Built for Amazon/Shopify sellers. Focused on SKU management, FBA logistics, and US market dynamics. Not useful when your source is 1688, your supply chain runs through consolidation warehouses in China, and your sales channels are TikTok Shop and Shopee.

Too generic to be useful. Enterprise procurement software designed for industries with stable supplier relationships and predictable SKUs. Cross-border e-commerce is the opposite: you are constantly screening new products, cutting losers, and managing dozens of supplier relationships with no long-term contracts.

No tool understood our workflow: source from 1688, screen at volume, test, reorder the winners, and cut the losers fast.

Building for ourselves first

Ordinex started as an internal system.

The first version was rough. A simple tool to import 1688 export files, screen quickly, and track what was ordered and why. Not polished. No documentation. Just functional.

But it fit how we actually work, instead of forcing us to change our process to fit it.

Over time we added what we actually needed: batch screening with keyboard shortcuts, supplier tracking tied to real order history, reorder signals based on actual sell-through velocity, not guesswork.
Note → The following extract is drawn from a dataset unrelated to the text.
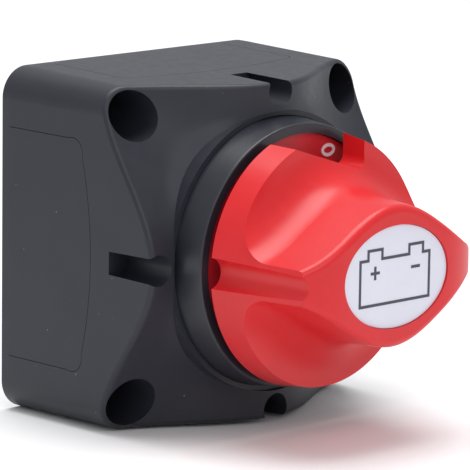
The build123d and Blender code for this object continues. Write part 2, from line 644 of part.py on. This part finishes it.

We ran over 250,000 product screens through it. Decisions got faster. Error rates dropped. The reorder process stopped being a fire drill.

What Ordinex is

Ordinex is operations infrastructure for cross-border commerce operators in Southeast Asia.

Not a marketplace. Not a sourcing agent. Not another inventory counter.

Infrastructure: the system layer between you and your sourcing, ordering, and supplier decisions that makes those decisions faster, more consistent, and traceable.

The first module is Scout: product screening at scale. Import 1688 export files, classify with keyboard shortcuts, filter by the metrics that matter, cross-reference with your actual sales data.

More modules are coming. The roadmap is built from our own operations. Every feature we add is a feature we needed first.

Who this is for

If you source from 1688 and sell on TikTok Shop, Shopee, or Lazada in Southeast Asia, you will immediately recognize the problem this solves.

If you are still early stage, under 100 SKUs on one or two platforms, spreadsheets can still work. We built Ordinex for when they no longer can.

We are opening access carefully, invite-only, for operators running cross-border workflows in Southeast Asia. We want to onboard slowly and ensure a strong fit with your operations, rather than grow fast and lose the signal.